**Data extract**
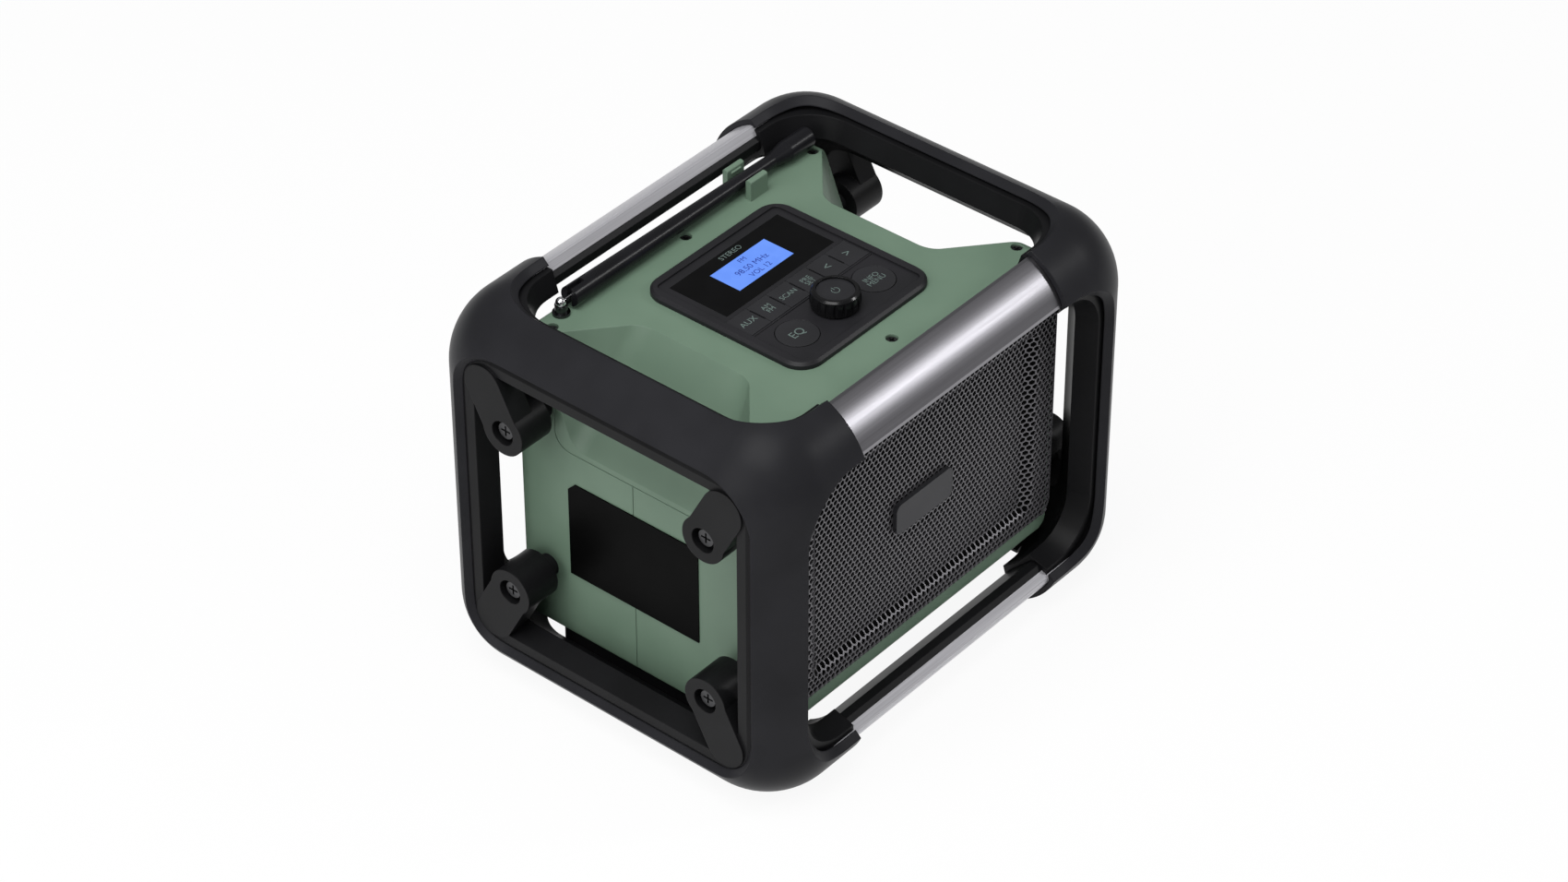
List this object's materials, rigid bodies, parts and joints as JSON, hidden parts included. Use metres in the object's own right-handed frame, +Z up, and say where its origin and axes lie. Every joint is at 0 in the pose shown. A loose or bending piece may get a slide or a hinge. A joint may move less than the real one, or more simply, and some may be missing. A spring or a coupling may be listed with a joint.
{
  "type": "jobsite radio",
  "caption": "Rugged jobsite radio: a two-speaker housing hung in a rubber-cornered roll cage with a carry handle, folding antenna, keys, knob and battery bay.",
  "frame": {"origin": "on the ground, under the middle of the roll cage", "axes": "+X along the handle, to the right of someone facing the loudspeakers; -Y is the way the loudspeakers face; +Z up"},
  "size_m": [0.231, 0.1878, 0.1814],
  "materials": {
    "bumper_rubber": "soft satin overmould",
    "black_plastic": "fine-grained moulded plastic",
    "green_plastic": "fine-grained moulded plastic",
    "bar_metal": "satin anodised",
    "handle_metal": "brushed",
    "bush_rubber": "matte",
    "screw_steel": "dark plated",
    "grille_steel": "perforated sheet, powder coated",
    "badge": "bare, satin",
    "label": "bare, satin",
    "panel_plastic": "fine-grained moulded plastic",
    "window": "glossy, smoked",
    "display": "backlit display",
    "key_plastic": "satin",
    "knob_gloss": "glossy",
    "encoder_steel": "plain",
    "soft_rubber": "matte",
    "circuit_board": "populated board",
    "sink_aluminium": "extruded",
    "socket_plastic": "plain",
    "jack_metal": "plated",
    "antenna_chrome": "polished",
    "antenna_rubber": "satin",
    "basket_steel": "pressed steel",
    "cone": "treated paper and rubber",
    "magnet": "ferrite and steel"
  },
  "bodies": {
    "radio": {"bumper_left": "bumper_rubber", "bumper_right": "bumper_rubber", "frame_left": "black_plastic", "frame_right": "black_plastic", "handle_core": "black_plastic", "top_back_core": "black_plastic", "bottom_front_core": "black_plastic", "bottom_back_core": "black_plastic", "base_tray": "black_plastic", "top_cover": "green_plastic", "front_shell": "green_plastic", "rear_shell": "green_plastic", "top_back_bar": "bar_metal", "bottom_front_bar": "bar_metal", "bottom_back_bar": "bar_metal", "carry_handle": "handle_metal", "lug_bushes": "bush_rubber", "lug_screws": "screw_steel", "cover_screws": "screw_steel", "rear_screws": "screw_steel", "door_hinge_pins": "screw_steel", "grille": "grille_steel", "badge_plate": "badge", "label_plate": "label", "control_bezel": "panel_plastic", "control_panel": "panel_plastic", "display_window": "window", "lcd_module": "display", "encoder": "encoder_steel", "key_mat": "soft_rubber", "control_board": "circuit_board", "main_board": "circuit_board", "power_converter": "circuit_board", "heat_sink": "sink_aluminium", "battery_terminal": "socket_plastic", "socket_block": "socket_plastic", "power_jack": "jack_metal", "antenna_post": "antenna_chrome", "speaker_basket_left": "basket_steel", "speaker_basket_right": "basket_steel", "speaker_cone_left": "cone", "speaker_cone_right": "cone", "speaker_magnet_left": "magnet", "speaker_magnet_right": "magnet"},
    "key_1": {"key_1": "key_plastic"},
    "key_2": {"key_2": "key_plastic"},
    "key_3": {"key_3": "key_plastic"},
    "key_4": {"key_4": "key_plastic"},
    "key_5": {"key_5": "key_plastic"},
    "key_6": {"key_6": "key_plastic"},
    "button_left": {"button_left": "key_plastic"},
    "button_right": {"button_right": "key_plastic"},
    "knob_shaft": {"encoder_shaft": "encoder_steel"},
    "knob": {"volume_knob": "knob_gloss", "knob_cap": "knob_gloss"},
    "antenna": {"antenna_link": "antenna_chrome", "antenna_whip": "antenna_rubber", "antenna_tip": "antenna_rubber"},
    "battery_door": {"battery_door": "green_plastic"},
    "socket_flap": {"socket_flap": "soft_rubber"}
  },
  "joints": [
    {"name": "key_1_press", "type": "slide", "parent": "radio", "child": "key_1", "axis": [0, 0, -1], "range_m": [0, 0.0008], "stiffness_N_per_m": 600},
    {"name": "key_2_press", "type": "slide", "parent": "radio", "child": "key_2", "axis": [0, 0, -1], "range_m": [0, 0.0008], "stiffness_N_per_m": 600},
    {"name": "key_3_press", "type": "slide", "parent": "radio", "child": "key_3", "axis": [0, 0, -1], "range_m": [0, 0.0008], "stiffness_N_per_m": 600},
    {"name": "key_4_press", "type": "slide", "parent": "radio", "child": "key_4", "axis": [0, 0, -1], "range_m": [0, 0.0008], "stiffness_N_per_m": 600},
    {"name": "key_5_press", "type": "slide", "parent": "radio", "child": "key_5", "axis": [0, 0, -1], "range_m": [0, 0.0008], "stiffness_N_per_m": 600},
    {"name": "key_6_press", "type": "slide", "parent": "radio", "child": "key_6", "axis": [0, 0, -1], "range_m": [0, 0.0008], "stiffness_N_per_m": 600},
    {"name": "button_left_press", "type": "slide", "parent": "radio", "child": "button_left", "axis": [0, 0, -1], "range_m": [0, 0.0008], "stiffness_N_per_m": 600},
    {"name": "button_right_press", "type": "slide", "parent": "radio", "child": "button_right", "axis": [0, 0, -1], "range_m": [0, 0.0008], "stiffness_N_per_m": 600},
    {"name": "knob_press", "type": "slide", "parent": "radio", "child": "knob_shaft", "axis": [0, 0, -1], "range_m": [0, 0.0007], "stiffness_N_per_m": 800},
    {"name": "knob_turn", "type": "hinge", "parent": "knob_shaft", "child": "knob", "pos_m": [0, -0.025, 0.17], "axis": [0, 0, 1], "continuous": true},
    {"name": "antenna_fold", "type": "hinge", "parent": "radio", "child": "antenna", "pos_m": [-0.072, 0.0572, 0.1696], "axis": [0, -1, 0], "range_deg": [0, 120]},
    {"name": "battery_door_swing", "type": "hinge", "parent": "radio", "child": "battery_door", "pos_m": [-0.0472, 0.0681, 0.073], "axis": [0, 0, 1], "range_deg": [0, 100]},
    {"name": "socket_flap_swing", "type": "hinge", "parent": "radio", "child": "socket_flap", "pos_m": [0.067, 0.06675, 0.0606], "axis": [-1, 0, 0], "range_deg": [0, 110]}
  ]
}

**Aim**
Extract every line containing the string "axes" from the data above.

**Response to this task**
List this object's materials, rigid bodies, parts and joints as JSON, hidden parts included. Use metres in the object's own right-handed frame, +Z up, and say where its origin and axes lie. Every joint is at 0 in the pose shown. A loose or bending piece may get a slide or a hinge. A joint may move less than the real one, or more simply, and some may be missing. A spring or a coupling may be listed with a joint.
  "frame": {"origin": "on the ground, under the middle of the roll cage", "axes": "+X along the handle, to the right of someone facing the loudspeakers; -Y is the way the loudspeakers face; +Z up"},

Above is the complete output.